Personal information
- Date of birth: 1 August 1933
- Place of birth: Berlin, Germany
- Date of death: 1 September 2002 (aged 69)
- Position: Forward

International career
- Years: Team / Apps / (Gls)
- 1954–1961: East Germany / 16 / (2)

= Lothar Meyer (footballer) =

German footballer (1933–2002)

Lothar Meyer (1 August 1933 - 1 September 2002) was a German footballer who played as a forward. He made 16 appearances for the East Germany national team from 1954 to 1961.He played for ASK Vorwärts Berlin and BFC Dynamo in the top division of East German football, the Oberliga.

== Sporting career ==
Immediately after the end of World War II, Meyer began playing organized football in 1946 with the Berlin sports club Baumschulenweg. At the age of 20, in 1953, he joined the company sports club (BSG) Motor Oberschöneweide, which had just been relegated from the Oberliga, the top league of East German football. At Union Berlin's predecessor, he established himself as a striker, earning his first international cap on May 9, 1954, in the match between East Germany and Romania (a 1-0 defeat in Berlin).

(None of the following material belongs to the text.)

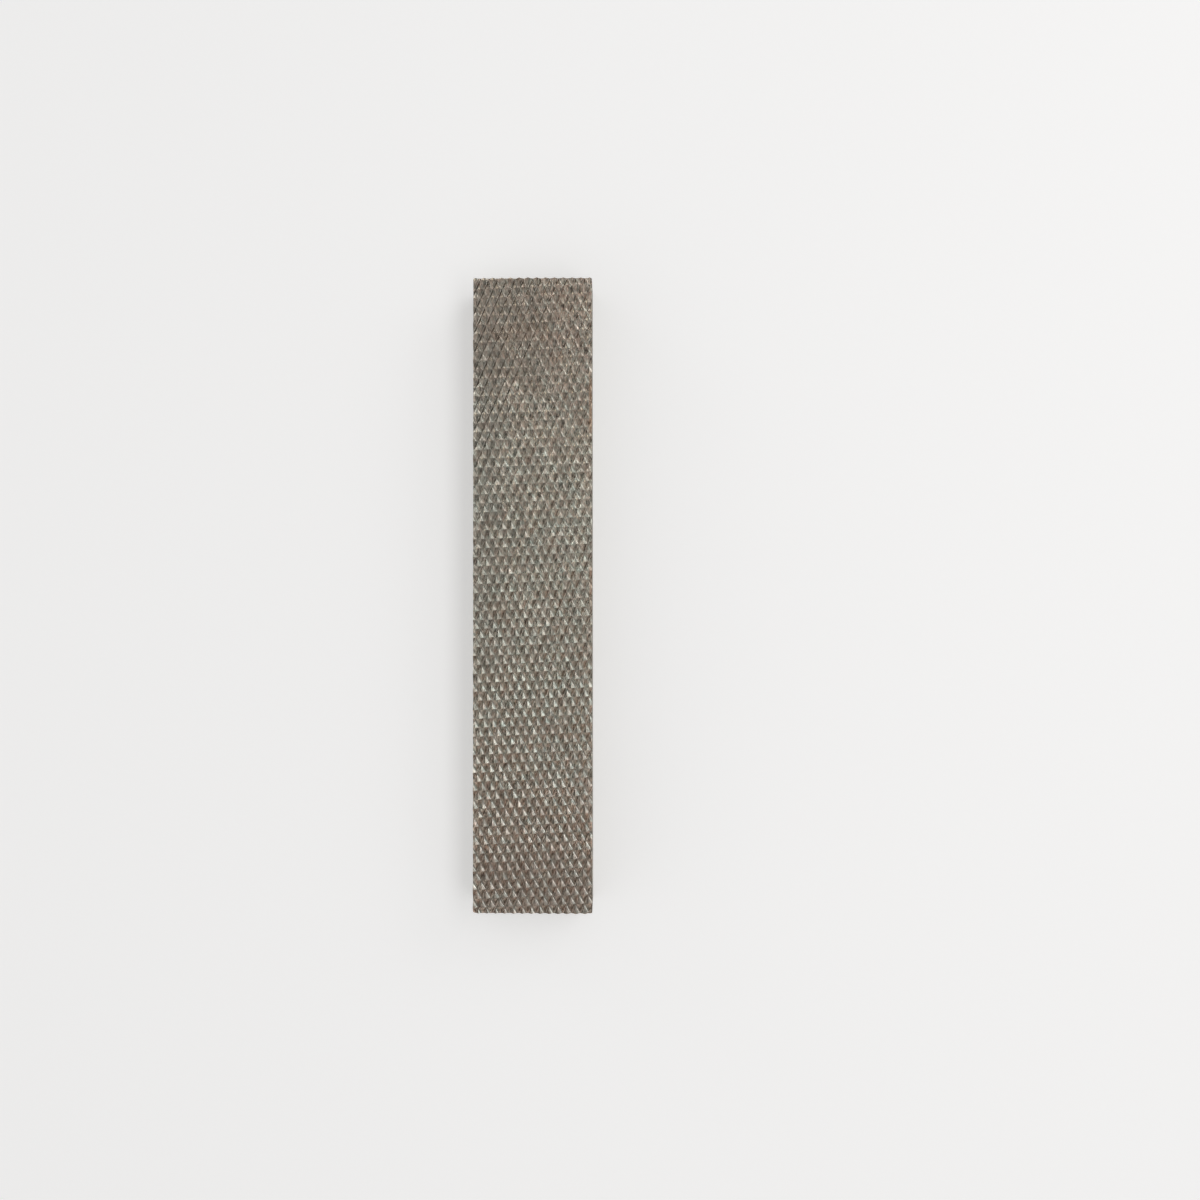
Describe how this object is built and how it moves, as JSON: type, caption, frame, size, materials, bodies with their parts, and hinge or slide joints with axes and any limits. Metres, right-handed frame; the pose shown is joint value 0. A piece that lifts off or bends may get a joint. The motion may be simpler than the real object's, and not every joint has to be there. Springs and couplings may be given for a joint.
{
  "type": "serrated vise jaw insert",
  "caption": "Steel vise jaw insert: a bar with crossed diamond serrations on its gripping face and blind tapped holes with countersunk mouths in its flat back.",
  "frame": {"origin": "middle of the flat back, which seats against the vise jaw and on which the insert rests", "axes": "+Z out of the serrated face, +Y along the length, +X across the width"},
  "size_m": [0.0382, 0.2032, 0.0159],
  "materials": {
    "hardened_steel": "grit-blasted and heat-darkened, olive brown to grey, a little bright along the edges and tooth flanks"
  },
  "bodies": {
    "root": {"jaw_insert": "hardened_steel"}
  },
  "joints": []
}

At that time, he was also the only national team player who had to be released to the newly formed football section of SC DHfK Leipzig in the summer of 1954. After the SC DHfK football teams were dissolved after just six months due to lack of success, Meyer was assigned to the army sports club (ASK) Vorwärts Berlin, which was playing in the Oberliga, in January 1955. Here he played 138 top-flight matches until November 1961, scoring 51 goals. He also made five appearances in European cup competitions. With ASK, Meyer won the East German football championship three times (1958, 1960, and 1962). During this time, he also earned 15 caps for the national team, scoring a total of two goals.[1] He also played two youth international matches in 1954 and 1956 and four B international matches between 1954 and 1958.

During his time with the ASK (Army Sports Club), Meyer rose to the rank of captain in the National People's Army, was a member of the SED (Socialist Unity Party of Germany), and publicly promoted regime-loyal propaganda. He was arrested in early November 1961 and subsequently sentenced to one and a half years of forced labor for a sexual offense, which he served in a copper mine near Eisleben. He was demoted in the army and expelled from the ASK.

Unusually for a convicted criminal, Meyer was able to resume competitive sports after his release from prison. In 1963, he initially joined the third-division BSG Motor Köpenick, with whom he achieved promotion to the DDR-Liga (East German second division) that same year.[2] However, the team was relegated again after one year. Meyer, on the other hand, played for SC Dynamo Berlin, a club sponsored by the Ministry for State Security (Stasi), on August 30, 1964, the third matchday of the 1964/65 Oberliga season. He made another 27 Oberliga appearances there, bringing his total to 165 games and 57 goals (six for Dynamo) in the top East German league. After playing for BFC Dynamo's reserve team for two years starting in 1966, he ended his football career in 1968.

== Further career ==
The former national player died at the age of 68 in a hospital in Weißensee.